Une telle régulation ne peut être entreprise que dans des conditions de parfaite transparence, que ce soit entre coproductions, entre auteurs et producteurs ou entre organismes de financement et productions. Garantir une transparence totale est la seule manière de voir naître une confiance réelle entre partenaires, meilleur terreau possible pour que des projets ambitieux puissent émerger .
Autres enjeux, autres évolution brûlante : l’ouverture du marché à de nouveaux acteurs -notamment les plateformes de SVOD de Netflix, Amazon ou Hulu- crée un bouleversement des règles et des tendances. La multiplication des diffuseurs crée aujourd’hui une multitude d’opportunités et un accroissement du marché, davantage de ressources pour plus de créations. Mais jusqu’à quand ? La crainte existe d’un renversement de l’économie ou en tout cas d’un tassement qui conduirait à l’affaiblissement des diffuseurs nationaux au profit des plateformes transnationales.

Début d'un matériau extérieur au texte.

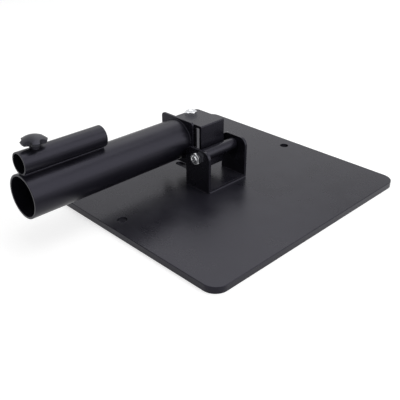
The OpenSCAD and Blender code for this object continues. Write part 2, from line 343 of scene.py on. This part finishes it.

Les deal de Netflix impliquant une vente totale des droits de diffusion remplaçant les multiples ventes TV, VOD, vidéo pourraient conduire globalement à des conditions moins favorables pour les producteurs et créateurs, tant en termes de ressources qu’en termes d’exposition.
L’avenir de la série passera par cet abolissement des frontières mais les organismes de soutien comme les producteurs ne peuvent faire preuve de naïveté. Les auteurs devront être accompagnés dans un paysage audiovisuel en plein bouleversement.